The number of cores suggested exclude high availability. But for clarity let’s consider the 12 core example. This uses quad core servers. Thus we have 3 servers with 4 cores each. High availability means we add one more server with four cores for a total of 16 licensed cores.

## Beware, Math Ahead

I used data to build the above graphs. An alternative approach is to use the same data and build a model that estimates the sizing. I’ve previously used Excel and SPSS Statistics to create such models. But this time I wanted to use SPSS Modeler. With Modeler you can 1) run multiple numeric models at the same time and select the best and 2) refine the inputs to get down to the most accurate model. I did the latter since I assumed a regression as the best model and included factors that made sense to what I was estimating. For example, consider memory. The more people using the server means we need more memory, right? Yes, but the questionnaire also asks whether Connections Content Manager is used. Using this feature inherently requires more memory, and it made sense for me to include this factor in the model. The result of adding this factor was an increase in correlation from 65% to 83%. Statistical arguments and skepticism aside, this is a good thing.

## Creating a Model

SPSS doesn’t do everything for us. Or maybe it does, and I’m just a novice. But I still needed to take the data I collected from the sizing questionnaires and put that into a suitable format to build my model. Recall that the questionnaire is asking questions on user behavior: how many users, how many times do they use this application, etc. While that gives us average load, it doesn’t tell us peak load. We must make sure that the server can handle the maximum, peak, usage or bad things will happen (i.e. crash).

There are two questions that create a peak load estimate.

What is the typical length of a day in hours?

What multiplier should be applied for the load during peak hour?

The calculations then look like this for each of the Connections applications: homepage, blogs, activities, etc.

RegisteredUsers | 10,000 |

x ActivePercent | 10% |

= ActiveUsersCount | 1,000 |

x AppPercent | 75% |

= AppUsers | 750 |

x AppUse | 2 |

= AppDailyUseCount | 1,500 |

÷ DayLength | 8 |

= AppHourlyUseCount | 188 |

x Multiplier | 2 |

= AppPeakCount | 375 |

I do this calculation for each of the Connections applications and then add up all of the peak counts to give me a total peak count. You could argue that all applications are not equal. The activities application is more resource intensive than blogs.
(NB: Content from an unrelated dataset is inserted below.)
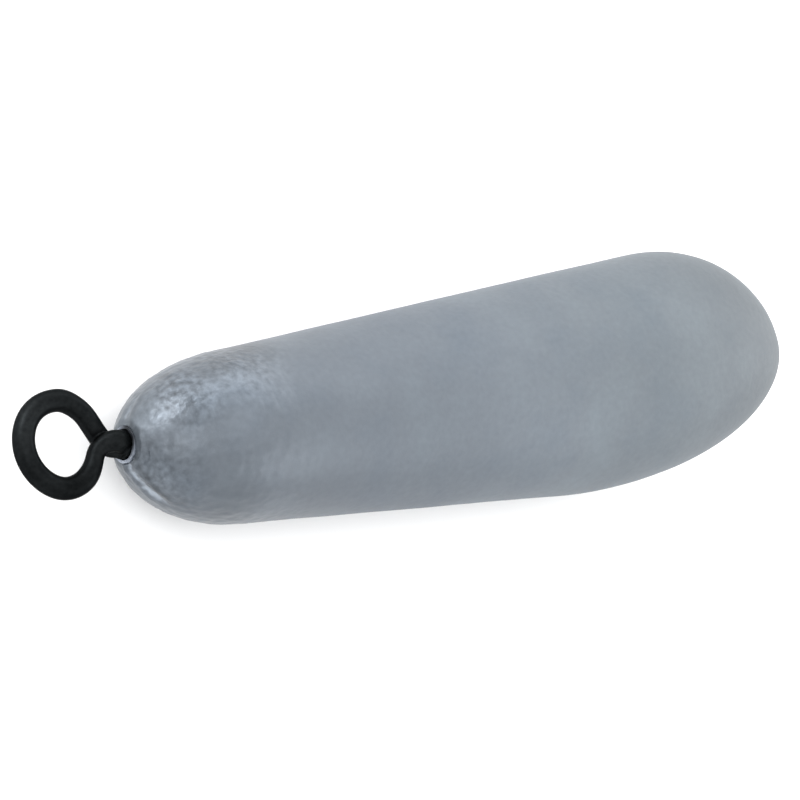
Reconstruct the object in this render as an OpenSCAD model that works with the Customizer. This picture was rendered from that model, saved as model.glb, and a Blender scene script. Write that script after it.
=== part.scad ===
// Swivel casting sinker: an oval, tapered lead with a barrel swivel cast into its round nose.
// The sinker lies on its broad underside. +X runs from the line eye to the heel of the lead,
// +Y across the lead in the plane where the two halves of the mould met, and +Z up.

/* [Lead] */
// Length of the cast lead from nose to heel
lead_l = 59.3; // [54:0.1:66]
// Width of the lead at the heel, along the parting plane of the mould
lead_w = 16.6; // [15:0.1:19]
// Thickness of the lead at the heel, square to the parting plane
lead_h = 13.4; // [12.8:0.1:15]
// Radius of the round nose that holds the swivel
nose_r = 6; // [5.4:0.1:6.4]
// Length over which the nose rounds off
nose_l = 9.5; // [7:0.5:11]
// How far the tip of the nose stands towards the fuller edge
nose_shift = 0.3; // [0:0.05:0.5]
// Length of the shoulder on the fuller edge of the heel
short_shoulder_l = 11; // [8:0.5:14]
// Length of the shoulder on the leaner edge of the heel
long_shoulder_l = 19; // [15:0.5:22]

/* [Swivel seat] */
// How far the swivel sits off the lead's axis at the nose, towards the fuller edge
seat_y = 0.7; // [0.1:0.05:0.9]
// Lean of the swivel from the length of the lead, in degrees
seat_lean = 8.5; // [0:0.5:9.5]

/* [Swivel barrel] */
// Length of the barrel between its two swaged mouths
barrel_l = 8.6; // [7.8:0.2:10]
// Outer diameter of the barrel
barrel_d = 4.4; // [4.2:0.1:4.8]
// Wall of the barrel along its middle
barrel_wall = 0.4; // [0.3:0.05:0.45]
// Wall of the swaged mouth round the shank
mouth_wall = 0.2; // [0.16:0.02:0.3]
// Length of each swaged mouth
mouth_l = 0.7; // [0.5:0.1:0.9]
// Length of the taper between a mouth and the full barrel
taper_l = 0.9; // [0.7:0.1:1.2]
// Depth of the front mouth below the tip of the nose
mouth_depth = 0.1; // [0:0.02:0.16]

/* [Wire eyes] */
// Diameter of the blackened wire
wire_d = 1.5; // [1.3:0.05:1.6]
// Inner diameter of the line eye
eye_inner_d = 4.35; // [4.1:0.05:4.9]
// Distance from the tip of the nose to the middle of the line eye
eye_reach = 4.95; // [4.85:0.05:5.6]
// Distance from the tip of the nose to the place where the two legs cross
cross_reach = 1.7; // [1.5:0.05:1.8]
// How far that crossing stands off the swivel's axis, towards the fuller edge
cross_shift = 0.5; // [0:0.05:0.6]
// How far each leg has risen out of the plane of the eye where it leaves the curve
leg_rise = 0.16; // [0.1:0.02:0.3]
// Turn of the two legs about each other at the mouth, in degrees
leg_turn = 20; // [0:5:45]
// Diameter of the shank that the two legs are pressed into
shank_d = 2.05; // [1.95:0.05:2.2]
// Diameter of the head that holds each shank in the barrel
head_d = 3.3; // [2.9:0.05:3.35]
// Length of that head
head_l = 1.3; // [1:0.1:1.6]
// Inner diameter of the anchor eye inside the lead
anchor_inner_d = 3.2; // [2.6:0.1:3.8]
// Distance from the barrel's rear mouth to the middle of the anchor eye
anchor_reach = 3; // [2.7:0.1:3.6]

/* [Fits] */
// Radial running clearance of the shank in the barrel's mouth
run_gap = 0.06; // [0.03:0.01:0.08]
// Space between the barrel's mouth and the place where the legs join the shank
leg_gap = 0.3; // [0.25:0.05:0.4]
// Height at which each leg passes over the other, before the two are pressed together
leg_pass = 1.1; // [0.95:0.05:1.2]

/* [Smoothness] */
// Sides of each cross-section of the lead, a multiple of four
lead_sides = 56; // [40:4:64]
// How many of those sides lie in one plane, as the flat that the sinker rests on
flat_sides = 3; // [1:2:5]
// Sides of the bent wire
wire_sides = 20; // [16:4:24]

/* [Hidden] */

lead_colour = [0.57, 0.6, 0.64];
barrel_colour = [0.72, 0.73, 0.74];
wire_colour = [0.11, 0.115, 0.12];

nose_steps = 14;
flank_steps = 6;
heel_steps = 18;
arc_steps = 30;
leg_steps = 14;
slope_tries = 12;
revolve_fn = 64;

heel_half_w = lead_w / 2;
heel_half_h = lead_h / 2;
mean_shoulder_l = (short_shoulder_l + long_shoulder_l) / 2;

// Height, over the middle of an ellipse, of the line of slope m that touches it
function touch(length, half, m) = sqrt(pow(length * m, 2) + pow(half, 2));

// Slope of the straight flank that touches the round nose and the elliptic shoulder
function flank_slope(half, shoulder, m = 0, tries = slope_tries) =
    tries < 1 ? m : flank_slope(half, shoulder,
        (touch(shoulder, half, m) - touch(nose_l, nose_r, m)) / (lead_l - shoulder - nose_l), tries - 1);

// Height of that flank's line above the axis at the tip of the nose
function flank_start(m) = touch(nose_l, nose_r, m) - m * nose_l;

// Half breadth of the lead at a station x: round nose, straight flank, elliptic shoulder
function half_at(x, half, shoulder, m) =
    let (nose_end = nose_l - pow(nose_l, 2) * m / touch(nose_l, nose_r, m),
         centre = lead_l - shoulder,
         flank_end = centre - pow(shoulder, 2) * m / touch(shoulder, half, m))
    x < nose_end ? nose_r * sqrt(max(0, 1 - pow((x - nose_l) / nose_l, 2)))
    : x < flank_end ? m * x + flank_start(m)
    : half * sqrt(max(0, 1 - pow((x - centre) / shoulder, 2)));

full_slope = flank_slope(heel_half_w, short_shoulder_l);
lean_slope = flank_slope(heel_half_w, long_shoulder_l);
thick_slope = flank_slope(heel_half_h, mean_shoulder_l);

// Stations along the lead, closer together on the nose and the heel
heel_start = lead_l - long_shoulder_l;
stations = concat(
    [for (i = [1 : nose_steps]) nose_l * (1 - cos(90 * i / nose_steps))],
    [for (i = [1 : flank_steps]) nose_l + (heel_start - nose_l) * i / flank_steps],
    [for (i = [1 : heel_steps - 1]) heel_start + long_shoulder_l * sin(90 * i / heel_steps)]);

// How far the section at a station x stands towards the fuller edge
function shift_at(x) = nose_shift * pow(max(0, 1 - x / nose_l), 2);

// Depth of the flat underside below the axis at a station x
flat_share = cos(180 * flat_sides / lead_sides);
function flat_depth(x) = flat_share * (thick_slope * x + flank_start(thick_slope));

function section(x) =
    let (full = half_at(x, heel_half_w, short_shoulder_l, full_slope),
         lean = half_at(x, heel_half_w, long_shoulder_l, lean_slope),
         thick = half_at(x, heel_half_h, mean_shoulder_l, thick_slope))
    [for (j = [0 : lead_sides - 1])
        let (a = 360 * (j + 0.5) / lead_sides)
        [x, shift_at(x) + (cos(a) > 0 ? full : lean) * cos(a), max(thick * sin(a), -flat_depth(x))]];

// How the sinker lies: its flat underside is level
lie_angle = atan(thick_slope * flat_share);
lie_z = flat_depth(0) * cos(lie_angle);
eye_mid_r = (eye_inner_d + wire_d) / 2;
eye_front = eye_reach * cos(seat_lean) + eye_inner_d / 2 + wire_d;
lie_x = (eye_front - lead_l) / 2 * cos(lie_angle);

barrel_r = barrel_d / 2;
mouth_r = shank_d / 2 + run_gap;
lip_r = mouth_r + mouth_wall;
cavity_r = barrel_r - barrel_wall;
barrel_end = mouth_depth + barrel_l;
head_start = mouth_depth + mouth_l + taper_l;
shank_start = leg_gap - mouth_depth;
anchor_mid_r = (anchor_inner_d + wire_d) / 2;
anchor_shank_end = barrel_end + anchor_reach - anchor_inner_d / 2 - wire_d / 2;

module lay() {
    translate([lie_x, 0, lie_z])
        rotate([0, -lie_angle, 0])
            children();
}

// Places a swivel piece: its own +X runs into the lead from the tip of the nose
module seat() {
    translate([0, seat_y, 0])
        rotate([0, 0, -seat_lean])
            children();
}

// A round piece about the swivel's axis, from [radius, distance] points
module turned(points) {
    rotate([0, 90, 0])
        rotate_extrude($fn = revolve_fn)
            polygon(points);
}

// Outside of the barrel, with its front mouth starting at a given place
module barrel_skin(front) {
    turned([
        [0, front],
        [lip_r, front],
        [lip_r, mouth_depth + mouth_l],
        [barrel_r, head_start],
        [barrel_r, barrel_end - mouth_l - taper_l],
        [lip_r, barrel_end - mouth_l],
        [lip_r, barrel_end],
        [0, barrel_end]]);
}

module barrel_hollow() {
    turned([
        [0, -wire_d],
        [mouth_r, -wire_d],
        [mouth_r, mouth_depth + mouth_l],
        [cavity_r, head_start],
        [cavity_r, barrel_end - mouth_l - taper_l],
        [mouth_r, barrel_end - mouth_l],
        [mouth_r, barrel_end + wire_d],
        [0, barrel_end + wire_d]]);
}

// Shank and head of one eye; its own +X runs from the eye into the barrel
module shank(from, head_from) {
    turned([
        [0, from],
        [shank_d / 2, from],
        [shank_d / 2, head_from],
        [head_d / 2, head_from],
        [head_d / 2, head_from + head_l],
        [0, head_from + head_l]]);
}

module anchor_wire() {
    translate([barrel_end + anchor_reach, 0, 0])
        rotate_extrude($fn = revolve_fn)
            translate([anchor_mid_r, 0])
                circle(d = wire_d, $fn = wire_sides);
}

module lead_skin() {
    rings = len(stations);
    tip = rings * lead_sides;
    heel = tip + 1;
    points = concat(
        [for (x = stations) each section(x)],
        [[0, nose_shift, 0], [lead_l, 0, 0]]);
    function at(i, j) = i * lead_sides + j % lead_sides;
    faces = concat(
        [for (j = [0 : lead_sides - 1]) [tip, at(0, j), at(0, j + 1)]],
        [for (i = [0 : rings - 2], j = [0 : lead_sides - 1]) each [
            [at(i, j), at(i + 1, j), at(i + 1, j + 1)],
            [at(i, j), at(i + 1, j + 1), at(i, j + 1)]]],
        [for (j = [0 : lead_sides - 1]) [heel, at(rings - 1, j + 1), at(rings - 1, j)]]);
    polyhedron(points, faces);
}

module lead_body() {
    color(lead_colour)
        lay()
            difference() {
                lead_skin();
                seat() {
                    barrel_skin(-wire_d);
                    turned([
                        [0, barrel_end],
                        [shank_d / 2, barrel_end],
                        [shank_d / 2, anchor_shank_end],
                        [0, anchor_shank_end]]);
                    anchor_wire();
                }
            }
}

module swivel_barrel() {
    color(barrel_colour)
        lay()
            seat()
                difference() {
                    barrel_skin(mouth_depth);
                    barrel_hollow();
                }
}

module anchor_eye() {
    color(wire_colour)
        lay()
            seat()
                union() {
                    translate([barrel_end + mouth_depth, 0, 0])
                        mirror([1, 0, 0])
                            shank(barrel_end + mouth_depth - anchor_shank_end, head_start);
                    anchor_wire();
                }
}

// Half of the line eye's wire: round the curve from its far side, then over the other leg
// and into the shank. The other half is the same, turned over, with its crossing on the other side.
cross_x = eye_reach - cross_reach;
leg_offset = shank_d / 2 - wire_d / 2;
join = [-shank_start, leg_offset * sin(leg_turn), leg_offset * cos(leg_turn)];
hold_share = 0.35;
join_lead = [-hold_share * cross_reach, 0, leg_pass - leg_offset * cos(leg_turn)];
ease_share = 0.95;

// Angle, from the swivel's axis, at which a leg leaves the curve for the crossing
function leave_angle(cross_y) =
    acos(eye_mid_r / norm([cross_x, cross_y])) - atan2(cross_y, cross_x);

function arc_point(i, leave) =
    let (share = i / arc_steps, a = 180 + (180 - leave) * share)
    [-eye_reach + eye_mid_r * cos(a), eye_mid_r * sin(a), leg_rise * pow(share, 2)];

function leg_point(i, leave, cross_y) =
    let (s = i / leg_steps,
         p0 = arc_point(arc_steps, leave),
         climb = 2 * leg_rise / (eye_mid_r * PI * (180 - leave) / 180),
         reach = sqrt(pow(cross_x, 2) + pow(cross_y, 2) - pow(eye_mid_r, 2)),
         p1 = p0 + ease_share * reach * [sin(leave), cos(leave), climb],
         p2 = join + join_lead)
    pow(1 - s, 3) * p0 + 3 * pow(1 - s, 2) * s * p1 + 3 * (1 - s) * pow(s, 2) * p2 + pow(s, 3) * join;

function wire_path(cross_y) =
    let (leave = leave_angle(cross_y))
    concat(
        [for (i = [0 : arc_steps]) arc_point(i, leave)],
        [for (i = [1 : leg_steps]) leg_point(i, leave, cross_y)]);

module bent_half(cross_y) {
    path = wire_path(cross_y);
    last = len(path) - 1;
    function heading(i) =
        i == 0 ? [0, -1, 0]
        : i == last ? [1, 0, 0]
        : (path[i + 1] - path[i - 1]) / norm(path[i + 1] - path[i - 1]);
    function side(i) = cross(heading(i), [0, 0, 1]) / norm(cross(heading(i), [0, 0, 1]));
    first_mid = (last + 1) * wire_sides;
    last_mid = first_mid + 1;
    points = concat(
        [for (i = [0 : last], j = [0 : wire_sides - 1])
            let (a = 360 * (j + 0.5) / wire_sides, s = side(i))
            path[i] + wire_d / 2 * (cos(a) * s + sin(a) * cross(heading(i), s))],
        [path[0], path[last]]);
    function at(i, j) = i * wire_sides + j % wire_sides;
    faces = concat(
        [for (j = [0 : wire_sides - 1]) [first_mid, at(0, j), at(0, j + 1)]],
        [for (i = [0 : last - 1], j = [0 : wire_sides - 1]) each [
            [at(i, j), at(i + 1, j), at(i + 1, j + 1)],
            [at(i, j), at(i + 1, j + 1), at(i, j + 1)]]],
        [for (j = [0 : wire_sides - 1]) [last_mid, at(last, j + 1), at(last, j)]]);
    polyhedron(points, faces);
}

module line_eye() {
    color(wire_colour)
        lay()
            seat()
                union() {
                    bent_half(cross_shift);
                    rotate([180, 0, 0])
                        bent_half(-cross_shift);
                    shank(-shank_start, head_start);
                }
}

lead_body();
swivel_barrel();
anchor_eye();
line_eye();
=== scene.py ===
import math

import bpy
from mathutils import Matrix, Vector, noise


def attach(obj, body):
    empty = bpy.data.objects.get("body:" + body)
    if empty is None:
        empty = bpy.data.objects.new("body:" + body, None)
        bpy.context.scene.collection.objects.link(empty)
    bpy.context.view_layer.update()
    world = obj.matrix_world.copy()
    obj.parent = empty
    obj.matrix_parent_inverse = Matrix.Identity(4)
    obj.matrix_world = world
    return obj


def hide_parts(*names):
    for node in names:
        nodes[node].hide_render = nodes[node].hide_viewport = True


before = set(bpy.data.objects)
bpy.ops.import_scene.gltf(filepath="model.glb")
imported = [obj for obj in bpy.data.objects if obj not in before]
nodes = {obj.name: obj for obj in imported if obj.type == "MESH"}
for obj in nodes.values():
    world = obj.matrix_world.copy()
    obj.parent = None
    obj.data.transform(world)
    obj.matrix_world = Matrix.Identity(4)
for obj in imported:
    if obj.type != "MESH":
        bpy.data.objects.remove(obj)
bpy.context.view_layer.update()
mm = 0.001
print("frame loaded")


# In the dictionaries, sizes and places are in millimetres and angles in degrees. Only what
# a node takes as it stands is in metres.
def fade(value, start, end):
    # Falls smoothly from 1 at the start to 0 at the end
    share = min(1, max(0, (value - start) / (end - start)))
    return 1 - share * share * (3 - 2 * share)


def bell(value, middle, reach):
    return math.exp(-((value - middle) / reach) ** 2)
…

You would be correct. But the goal here is to build an estimate and blending works out better than considering each application’s count individually. If I break out the individual counts (and I did investigate this), I see negative correlations as the model tries to overfit the data. So the total peak count is what I settled on.

## So What?

Assuming you’re still here after all that, you get to ask, “So what?” Well now I can take the total peak hour request count I calculated and simply plug it into an equation given by Modeler.

TotalPeakCount * 0.00004074 + 1.213 = SuggestedCores

## Bringing It All Together

Forms Experience Builder (FEB) is one of my favorite IBM products. It gives you a drag and drop way to create a form with all the programmatic control that you’d expect from IBM. I’ve recreated much of the Connections sizing questionnaire as a FEB form. This allows the user to answer questions and run a quick calculation to get an instant sizing. What’s happening behind the scenes is that the calculations I showed above are occurring. The results are then fed into the SPSS Modeler equation to create the instant sizing.
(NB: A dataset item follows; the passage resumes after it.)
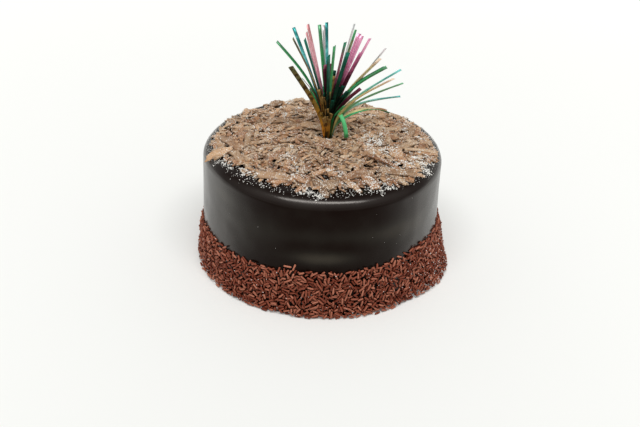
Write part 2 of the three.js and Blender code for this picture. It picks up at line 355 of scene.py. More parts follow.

You can take this concept one step further. A model is only as good the data that built it. With less data, you typically have more error. So the ability to submit authentic data back to FEB allows me to augment the SPSS Modeler’s data set. The model is then rebuilt, and the overall accuracy of the FEB form’s suggestion improves.

Take the form for a test drive, but remember that **it does not replace working directly with IBM**. For purchasing or production decisions, continue to engage Techline for validated and accurate sizings.